● **WORK TO BE COMPLETED**
Write out the material below again, unchanged.

==== DATASET ROWS ====

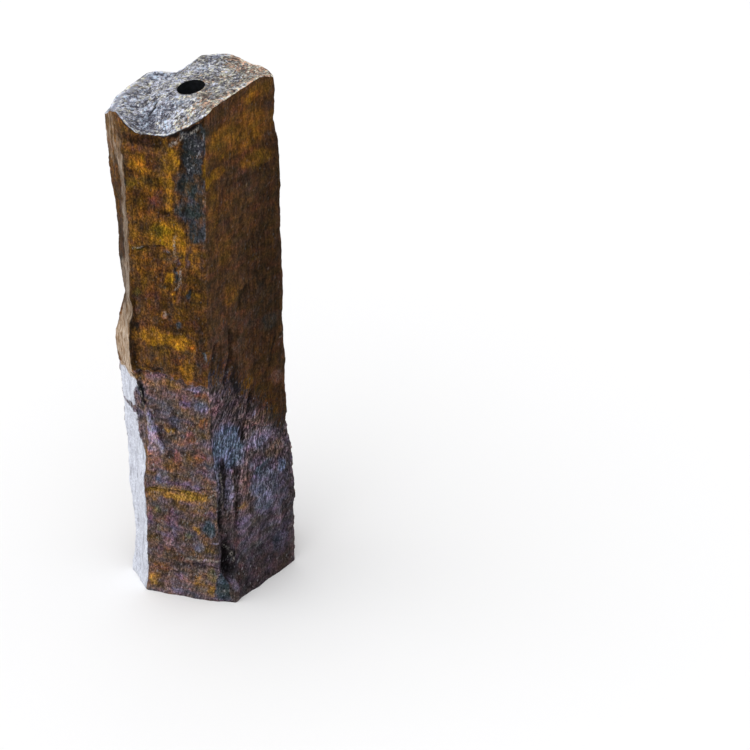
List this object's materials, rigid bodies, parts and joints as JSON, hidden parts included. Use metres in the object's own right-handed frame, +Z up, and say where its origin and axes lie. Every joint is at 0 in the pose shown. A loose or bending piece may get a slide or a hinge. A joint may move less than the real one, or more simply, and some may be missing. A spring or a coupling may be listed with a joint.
{
  "type": "basalt column",
  "caption": "Upright natural hexagonal basalt column with a sloping broken head and a sawn foot, drilled from end to end so that water can well up through it.",
  "frame": {"origin": "middle of the stone's outline at the level of its sawn foot; the drilled bore runs up the Z axis", "axes": "+Z up the column, the front arris faces -Y and the higher side of the head lies towards +X"},
  "size_m": [0.2362, 0.197, 0.7625],
  "materials": {
    "basalt": "weathered iron-stained skin, satin, with freshly broken grey rock on the head"
  },
  "bodies": {
    "root": {"basalt_column": "basalt"}
  },
  "joints": []
}
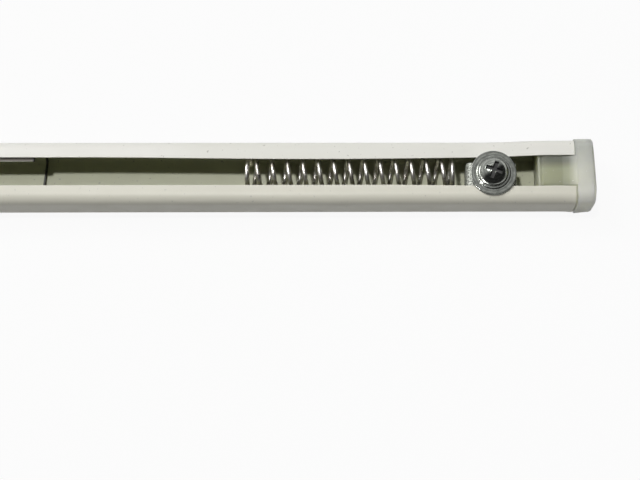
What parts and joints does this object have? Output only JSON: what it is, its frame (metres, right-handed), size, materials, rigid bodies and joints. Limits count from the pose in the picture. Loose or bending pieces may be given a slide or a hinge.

====

● **EXERCISE OUTPUT**
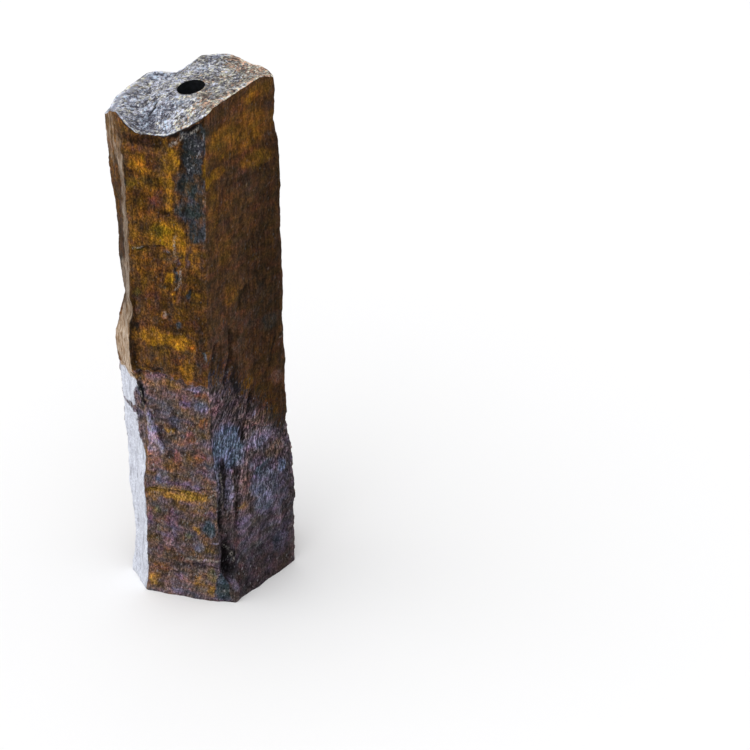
List this object's materials, rigid bodies, parts and joints as JSON, hidden parts included. Use metres in the object's own right-handed frame, +Z up, and say where its origin and axes lie. Every joint is at 0 in the pose shown. A loose or bending piece may get a slide or a hinge. A joint may move less than the real one, or more simply, and some may be missing. A spring or a coupling may be listed with a joint.
{
  "type": "basalt column",
  "caption": "Upright natural hexagonal basalt column with a sloping broken head and a sawn foot, drilled from end to end so that water can well up through it.",
  "frame": {"origin": "middle of the stone's outline at the level of its sawn foot; the drilled bore runs up the Z axis", "axes": "+Z up the column, the front arris faces -Y and the higher side of the head lies towards +X"},
  "size_m": [0.2362, 0.197, 0.7625],
  "materials": {
    "basalt": "weathered iron-stained skin, satin, with freshly broken grey rock on the head"
  },
  "bodies": {
    "root": {"basalt_column": "basalt"}
  },
  "joints": []
}
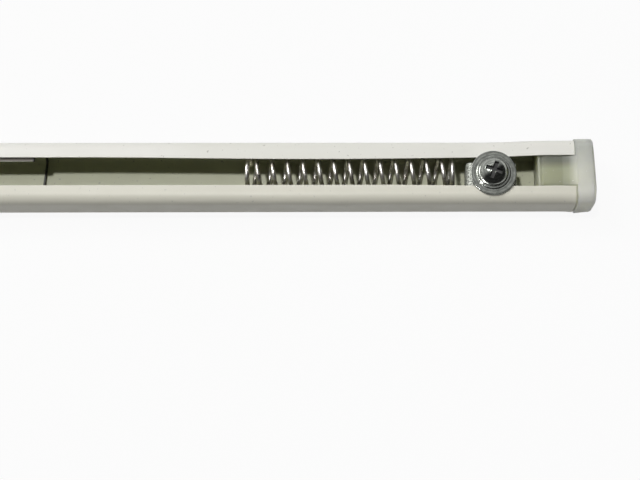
What parts and joints does this object have? Output only JSON: what it is, its frame (metres, right-handed), size, materials, rigid bodies and joints. Limits count from the pose in the picture. Loose or bending pieces may be given a slide or a hinge.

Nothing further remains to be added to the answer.